Agreed. After catching up on the backstory, there's no other conclusion other than revenge.

 

Rooke can tell BW if she wishes, but MM has surely made her out to be a nutjob by now. BW won't believe anything she says. I know I wouldn't.

Posted
Agreed. After catching up on the backstory, there's no other conclusion other than revenge.

 

Rooke can tell BW if she wishes, but MM has surely made her out to be a nutjob by now. BW won't believe anything she says. I know I wouldn't.

 

 

She may not want to believe it, but it is kind of hard to ignore an email that is forwarded from his email address. Personally I would go to the police with the messages and then to a lawyer to make sure he knows that you are more than serious.

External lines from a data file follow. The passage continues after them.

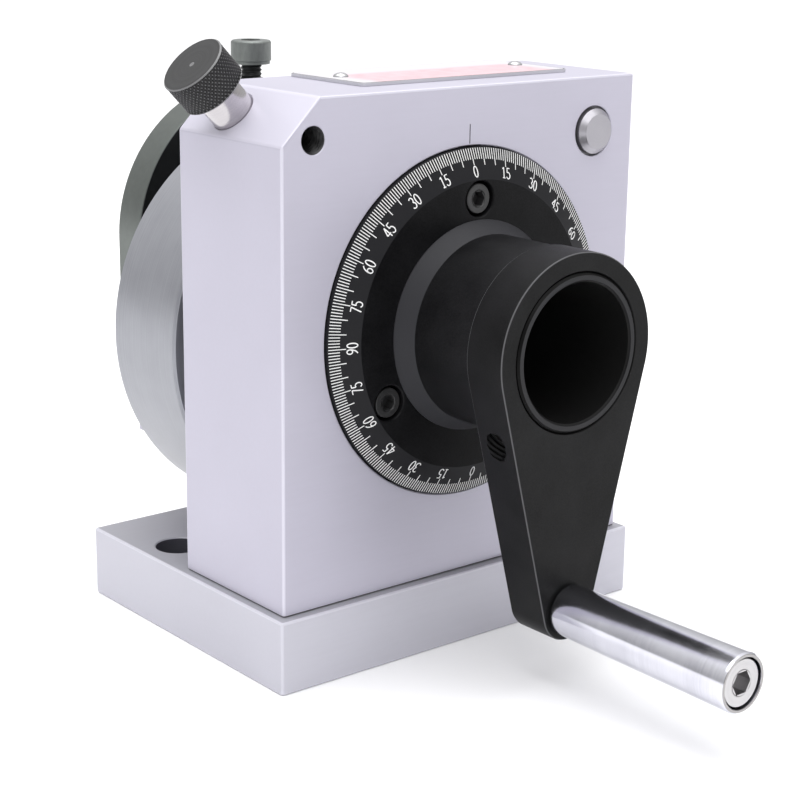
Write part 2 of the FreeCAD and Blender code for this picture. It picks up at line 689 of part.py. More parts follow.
def index_knob():
    """Knurled pull knob with a recess that passes over the housing and a blind hole for the stem."""
    back = knob_back()
    front = back + KNOB_LENGTH
    floor = front - KNOB_CAP
    recess_r = HOUSING_R + KNOB_RECESS_GAP
    face_r = KNOB_R - KNOB_EDGE
    profile = [(0, front), (face_r, front), (KNOB_R, front - KNOB_EDGE), (KNOB_R, back + KNOB_EDGE)]
    profile += [(face_r, back), (recess_r, back), (recess_r, floor), (STEM_R, floor)]
    profile += [(STEM_R, front - KNOB_SKIN), (0, front - KNOB_SKIN)]
    return turned(profile, plunger_point(0), plunger_direction())


def pin_tip():
    """Distance from the spindle axis to the pin's tip, plunger lifted."""
    return RING_R - NOTCH_DEPTH + PLUNGER_LIFT + AXIAL_GAP


def pin_shoulder():
    """Distance from the spindle axis to the shoulder behind the pin's nose."""
    return pin_tip() + NOSE_PIN_LENGTH


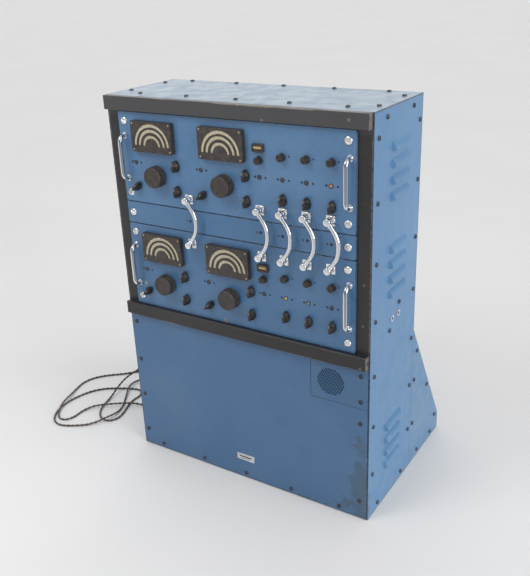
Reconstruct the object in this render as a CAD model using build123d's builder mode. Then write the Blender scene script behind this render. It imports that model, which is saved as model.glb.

There is always a way to squash a bug or whip crap off your shoes. It maybe a little messy but such is cleaning up the messes we make.

Posted
Yes.

 

Start fwd'ing them all directly to her.

 

Don't even forwarn him. Just do it. You've told him your boundary, and he continually violates it. Let him suffer the consequences for it.

 

Then change your number/email/etc... if you can to prevent further contact from him.

 

Yep.

 

Rooke, I don't think you have enough stuff for a harassment charge. That is usually a lot harder to prove. And definitely not enough for a restraining order; that has to show you are in imminent danger and none of his messages are threatening.

 

Police will tell you to change your number. And really, our law enforcement have enough real issues to deal with than this stuff. This is kinda high school stuff, ya know?

 

Send his wife the emails, copying him, that you would appreciate it if she could encourage him to stop contacting you. You realize what you did was wrong (having an affair) but since it ended in (state the month/year), you have not contacted him and even asked that he stop contacting you.

 

And then CHANGE your email/phone number. I know you don't want to, but if you truly are tired of hearing from him (and I kinda wonder if you get a buzz from seeing these messages from him and a little 'in your face' that he keeps wanting you -- an ego boost for you) then you will take necessary steps to stop this.